The book is an output of an evolution school on macroevolution that I chaired in 2013 at the Ciencia Viva Agency in Lisbon with the support of the John Tempelton Foundation. Scholars active in evolutionary biology, genetics, geology, paleontology, history and philosophy of science provide their unique understanding of macroevolutionary research, how it theoretically and practically relates to and diverges from standard Neo-Darwinian practices.

The introduction to the book, titled Macroevolutionary Issues and Approaches in Evolutionary Biology, and my chapter on Uniting Micro- with Macroevolution into an Extended Synthesis: Reintegrating Life’s Natural History into Evolution Studies can be read here. The latter paper explains how the micro- and macroevolutionary research schools endorse opposing research cultures, with the former favoring mechanical explanations and the latter historical explanations to explain the evolution of life. Combining both cultures enables for a richer understanding of evolution.

The first book in the IDER series, published in 2014, is an anthology that I co-edited with Marco Pina on The Evolution of Social Communication in Primates, a Multidisciplinary Approach

The book is an outgrowth of a conference I chaired at the Faculty of Science of the University of Lisbon on the evolutionary relation between primate communication and human language and the different ways there are whereby experts from various disciplines, such as primatology, linguistics, anthropology, cognitive science, and philosophy investigate their connection. 

The introduction to the book, titled Studying Social Communication in Primates: From Ethology and Comparative Zoology to Social Primatology, Evolutionary Psychology, and Evolutionary Linguistics, can be read here.

Published in 2006, the anthology on Evolutionary Epistemology, Language and Culture: A Non-Adaptationist, Systems Theoretical Approach is a spin-off from a conference on the topic I chaired with the financial support of the Center for Logic and Philosophy of Science and the Center Leo Apostel at the Dutch Free University of Brussels in 2004. 

It was the first time that a book volume on evolutionary epistemology focused on language and culture rather than behavior and cognition, as well as on how language and culture can be approached from within evolutionary theories that surpass the tenets of the Modern Synthesis.

The Introduction to Evolutionary Epistemology, Language and Culture and my paper on Evolutionary epistemology and the origin and evolution of language: Taking symbiogenesis seriously can be consulted here.
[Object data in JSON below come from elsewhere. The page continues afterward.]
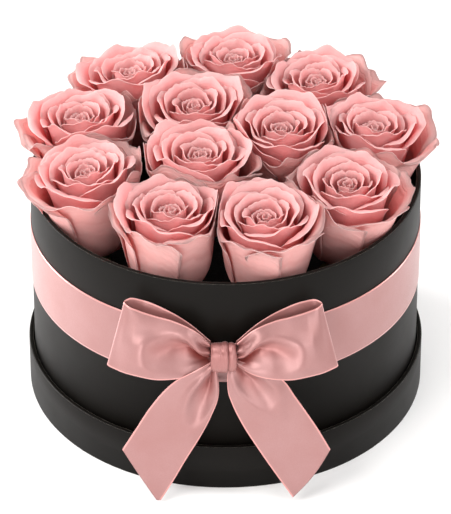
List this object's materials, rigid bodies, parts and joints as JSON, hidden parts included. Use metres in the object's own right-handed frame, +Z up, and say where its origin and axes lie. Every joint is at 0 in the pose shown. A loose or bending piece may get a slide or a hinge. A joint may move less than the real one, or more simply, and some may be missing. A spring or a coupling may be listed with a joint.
{
  "type": "flower box",
  "caption": "Round rigid gift box of roses set in foam, standing in its own upturned lid, with a satin ribbon band and bow.",
  "frame": {"origin": "middle of the underside of the upturned lid, on the surface that it stands on", "axes": "+Z up along the box's axis; the bow faces -Y; +X to the right of someone facing the bow"},
  "size_m": [0.2178, 0.2341, 0.1598],
  "materials": {
    "box_paper": "matte",
    "greyboard": "matte",
    "foam": "matte",
    "ribbon": "satin",
    "tape": "gloss",
    "petal": "satin",
    "green": "satin",
    "stem": "satin"
  },
  "bodies": {
    "lid": {"lid_face_paper": "box_paper", "lid_panel": "greyboard", "lid_rim": "greyboard", "lid_side_paper": "box_paper"},
    "box": {"box_base_paper": "box_paper", "box_floor": "greyboard", "box_wall": "greyboard", "box_side_paper": "box_paper", "foam_block": "foam", "ribbon_band": "ribbon", "ribbon_lap_end": "ribbon", "ribbon_lap_tape": "tape", "bow_glue_pad": "tape", "bow_knot": "ribbon", "bow_loop_left": "ribbon", "bow_loop_right": "ribbon", "bow_tail_left": "ribbon", "bow_tail_right": "ribbon"},
    "rose_01": {"rose_01_bloom": "petal", "rose_01_calyx": "green", "rose_01_stem": "stem"},
    "rose_02": {"rose_02_bloom": "petal", "rose_02_calyx": "green", "rose_02_stem": "stem"},
    "rose_03": {"rose_03_bloom": "petal", "rose_03_calyx": "green", "rose_03_stem": "stem"},
    "rose_04": {"rose_04_bloom": "petal", "rose_04_calyx": "green", "rose_04_stem": "stem"},
    "rose_05": {"rose_05_bloom": "petal", "rose_05_calyx": "green", "rose_05_stem": "stem"},
    "rose_06": {"rose_06_bloom": "petal", "rose_06_calyx": "green", "rose_06_stem": "stem"},
    "rose_07": {"rose_07_bloom": "petal", "rose_07_calyx": "green", "rose_07_stem": "stem"},
    "rose_08": {"rose_08_bloom": "petal", "rose_08_calyx": "green", "rose_08_stem": "stem"},
    "rose_09": {"rose_09_bloom": "petal", "rose_09_calyx": "green", "rose_09_stem": "stem"},
    "rose_10": {"rose_10_bloom": "petal", "rose_10_calyx": "green", "rose_10_stem": "stem"},
    "rose_11": {"rose_11_bloom": "petal", "rose_11_calyx": "green", "rose_11_stem": "stem"},
    "rose_12": {"rose_12_bloom": "petal", "rose_12_calyx": "green", "rose_12_stem": "stem"}
  },
  "joints": [
    {"name": "box_lift", "type": "slide", "parent": "lid", "child": "box", "axis": [0, 0, 1], "range_m": [0, 0.04]},
    {"name": "rose_01_pull", "type": "slide", "parent": "box", "child": "rose_01", "axis": [-0.0417, -0.0959, 0.9945], "range_m": [0, 0.06]},
    {"name": "rose_02_pull", "type": "slide", "parent": "box", "child": "rose_02", "axis": [0.0297, -0.1002, 0.9945], "range_m": [0, 0.06]},
    {"name": "rose_03_pull", "type": "slide", "parent": "box", "child": "rose_03", "axis": [0.0872, -0.0577, 0.9945], "range_m": [0, 0.06]},
    {"name": "rose_04_pull", "type": "slide", "parent": "box", "child": "rose_04", "axis": [0.1039, 0.0118, 0.9945], "range_m": [0, 0.06]},
    {"name": "rose_05_pull", "type": "slide", "parent": "box", "child": "rose_05", "axis": [0.072, 0.0758, 0.9945], "range_m": [0, 0.06]},
    {"name": "rose_06_pull", "type": "slide", "parent": "box", "child": "rose_06", "axis": [0.0064, 0.1043, 0.9945], "range_m": [0, 0.06]},
    {"name": "rose_07_pull", "type": "slide", "parent": "box", "child": "rose_07", "axis": [-0.0622, 0.084, 0.9945], "range_m": [0, 0.06]},
    {"name": "rose_08_pull", "type": "slide", "parent": "box", "child": "rose_08", "axis": [-0.1016, 0.0244, 0.9945], "range_m": [0, 0.06]},
    {"name": "rose_09_pull", "type": "slide", "parent": "box", "child": "rose_09", "axis": [-0.0935, -0.0466, 0.9945], "range_m": [0, 0.06]},
    {"name": "rose_10_pull", "type": "slide", "parent": "box", "child": "rose_10", "axis": [0, 0, 1], "range_m": [0, 0.06]},
    {"name": "rose_11_pull", "type": "slide", "parent": "box", "child": "rose_11", "axis": [0, 0, 1], "range_m": [0, 0.06]},
    {"name": "rose_12_pull", "type": "slide", "parent": "box", "child": "rose_12", "axis": [0, 0, 1], "range_m": [0, 0.06]}
  ]
}
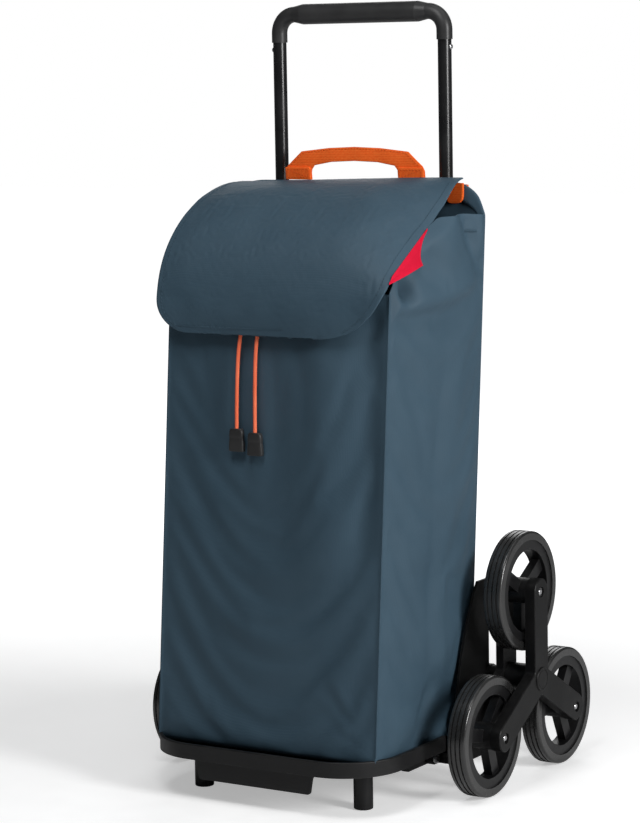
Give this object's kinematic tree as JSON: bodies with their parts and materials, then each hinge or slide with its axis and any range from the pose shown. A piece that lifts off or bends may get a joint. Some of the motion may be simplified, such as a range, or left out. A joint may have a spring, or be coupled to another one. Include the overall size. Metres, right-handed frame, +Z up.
{
  "type": "folding shopping trolley",
  "caption": "Folding shopping trolley: tall cloth bag with a flap on a tube frame with push handle, fold-up front platform and stair-climbing wheel stars.",
  "frame": {"origin": "on the floor, under the middle of the bounding box", "axes": "+Z up, front of the bag and platform towards -Y, +X to the trolley's right as seen from the front camera"},
  "size_m": [0.522, 0.4846, 1.02],
  "materials": {
    "handle_plastic": "fine-grained black moulded plastic",
    "black_tube": "satin black powder-coated steel tube",
    "base_plastic": "black moulded plastic with a fine texture",
    "platform_plastic": "black moulded plastic, satin",
    "star_plastic": "black glass-filled plastic, satin",
    "rim_plastic": "black moulded plastic, satin",
    "tyre_rubber": "soft black rubber with ring grooves",
    "bush_plastic": "natural white low-friction plastic",
    "bright_steel": "zinc-plated steel",
    "bag_cloth": "slate-blue coated polyester, plain weave",
    "orange_webbing": "ribbed orange polypropylene webbing",
    "cord_orange": "braided salmon-orange drawcord",
    "cord_end_plastic": "black moulded cord ends",
    "tag_cloth": "plain crimson woven label"
  },
  "bodies": {
    "frame": {"push_grip": "handle_plastic", "upright_left": "black_tube", "upright_right": "black_tube", "grip_rivets": "bright_steel", "crossbar": "black_tube", "rear_base": "base_plastic", "wing_screws": "bright_steel", "axle": "bright_steel", "axle_spacers": "base_plastic", "axle_nuts": "bright_steel", "bag_front": "bag_cloth", "bag_side_left": "bag_cloth", "bag_side_right": "bag_cloth", "bag_rear": "bag_cloth", "bag_bottom": "bag_cloth", "bag_collar": "bag_cloth", "carry_anchors": "orange_webbing", "upright_strap_left": "orange_webbing", "upright_strap_right": "orange_webbing", "drawcord_left": "cord_orange", "drawcord_right": "cord_orange", "cord_ends": "cord_end_plastic", "eyelets": "bright_steel"},
    "platform": {"platform_tray": "platform_plastic", "foot_left": "platform_plastic", "foot_right": "platform_plastic", "foot_screws": "bright_steel", "hinge_pins": "bright_steel"},
    "flap": {"flap": "bag_cloth", "flap_tag": "tag_cloth"},
    "carry_handle": {"carry_handle": "orange_webbing"},
    "star_left": {"star_outer_left": "star_plastic", "star_inner_left": "star_plastic", "star_bush_left": "bush_plastic", "hub_cap_left": "star_plastic", "wheel_pins_left": "bright_steel", "pin_nuts_left": "bright_steel"},
    "wheel_left_top": {"rim_left_top": "rim_plastic", "tyre_left_top": "tyre_rubber"},
    "wheel_left_front": {"rim_left_front": "rim_plastic", "tyre_left_front": "tyre_rubber"},
    "wheel_left_rear": {"rim_left_rear": "rim_plastic", "tyre_left_rear": "tyre_rubber"},
    "star_right": {"star_outer_right": "star_plastic", "star_inner_right": "star_plastic", "star_bush_right": "bush_plastic", "hub_cap_right": "star_plastic", "wheel_pins_right": "bright_steel", "pin_nuts_right": "bright_steel"},
    "wheel_right_top": {"rim_right_top": "rim_plastic", "tyre_right_top": "tyre_rubber"},
    "wheel_right_front": {"rim_right_front": "rim_plastic", "tyre_right_front": "tyre_rubber"},
    "wheel_right_rear": {"rim_right_rear": "rim_plastic", "tyre_right_rear": "tyre_rubber"}
  },
  "joints": [
    {"name": "platform_fold", "type": "hinge", "parent": "frame", "child": "platform", "pos_m": [0, -0.03631, 0.04], "axis": [-1, 0, 0], "range_deg": [0, 90], "deforming": ["bag_front", "bag_side_left", "bag_side_right", "bag_bottom", "bag_collar", "eyelets", "drawcord_left", "drawcord_right", "cord_ends"]},
    {"name": "flap_lift", "type": "hinge", "parent": "frame", "child": "flap", "pos_m": [0, 0.03469, 0.789], "axis": [-1, 0, 0], "range_deg": [0, 95]},
    {"name": "carry_handle_swing", "type": "hinge", "parent": "frame", "child": "carry_handle", "pos_m": [0, 0.03929, 0.7872], "axis": [-1, 0, 0], "range_deg": [0, 80]},
    {"name": "star_left_turn", "type": "hinge", "parent": "frame", "child": "star_left", "pos_m": [0, 0.06369, 0.1363], "axis": [-1, 0, 0], "continuous": true},
    {"name": "wheel_left_top_spin", "type": "hinge", "parent": "star_left", "child": "wheel_left_top", "pos_m": [0, 0.06369, 0.2519], "axis": [-1, 0, 0], "continuous": true},
    {"name": "wheel_left_front_spin", "type": "hinge", "parent": "star_left", "child": "wheel_left_front", "pos_m": [0, -0.03642, 0.0785], "axis": [-1, 0, 0], "continuous": true},
    {"name": "wheel_left_rear_spin", "type": "hinge", "parent": "star_left", "child": "wheel_left_rear", "pos_m": [0, 0.16381, 0.0785], "axis": [-1, 0, 0], "continuous": true},
    {"name": "star_right_turn", "type": "hinge", "parent": "frame", "child": "star_right", "pos_m": [0, 0.06369, 0.1363], "axis": [-1, 0, 0], "continuous": true},
    {"name": "wheel_right_top_spin", "type": "hinge", "parent": "star_right", "child": "wheel_right_top", "pos_m": [0, 0.06369, 0.2519], "axis": [-1, 0, 0], "continuous": true},
    {"name": "wheel_right_front_spin", "type": "hinge", "parent": "star_right", "child": "wheel_right_front", "pos_m": [0, -0.03642, 0.0785], "axis": [-1, 0, 0], "continuous": true},
    {"name": "wheel_right_rear_spin", "type": "hinge", "parent": "star_right", "child": "wheel_right_rear", "pos_m": [0, 0.16381, 0.0785], "axis": [-1, 0, 0], "continuous": true}
  ]
}
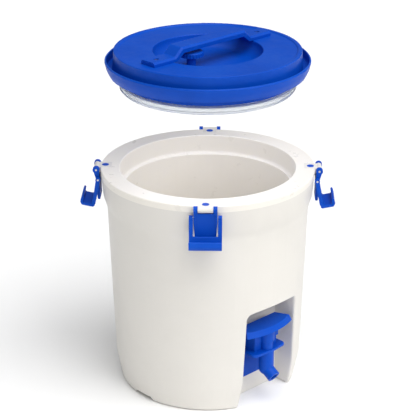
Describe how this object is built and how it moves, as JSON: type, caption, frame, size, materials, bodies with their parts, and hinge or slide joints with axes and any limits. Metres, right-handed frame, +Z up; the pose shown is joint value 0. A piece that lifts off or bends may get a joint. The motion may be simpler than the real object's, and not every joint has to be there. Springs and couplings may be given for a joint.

The latter paper pioneered in pointing out that the reticulate or network-like aspects of language contact and language borrowing resemble the way in which organisms horizontally exchange genes, symbionts, and other forms of matter and energy. Such parallel processes are now well-recognized and parse and parcel of scientific study. 

My second book is co-edited by Katrien Mondt. Tanslated to English, it is titled Dynamic Inter- and Transdisciplinary Language Research: The New Language Sciences

The book was published in 2006 as an outgrowth of a think-tank that Katrien and I directed on language research. The book features written versions of invited talks by Flemish and Dutch linguists, anthropologists, computer scientists, and philosophers of science who contemplate the nature of language and the different ways there are to study it. The book is out of print but the electronic version is available here

Beyond the editorial introduction On the New Language Sciences, I wrote a chapter for the book titled The Origin of Language: Is it a question for Philosophy, Linguistics, Anthropology, or Biology? I conclude that a multidisciplinary stance is needed.

My first book, published in 2004, translates to English as On the Origin and Evolution of Life: 15 From the Standard Paradigm Deviating Theses. 

It was the first Dutch book published on the newly emerging evolutionary biology. The work details how origin of life problems, symbiogenesis, and punctuated equilibria deviate from the standard Neo-Darwinian paradigm. 

The volume is a revised version of my Master thesis in Philosophy of Science that I defended in 2001. My thesis supervisors, Philip Polk and Jean Paul Van Bendegem wrote a foreword and afterword for the book. The book is out of print but a transcript can be downloaded here.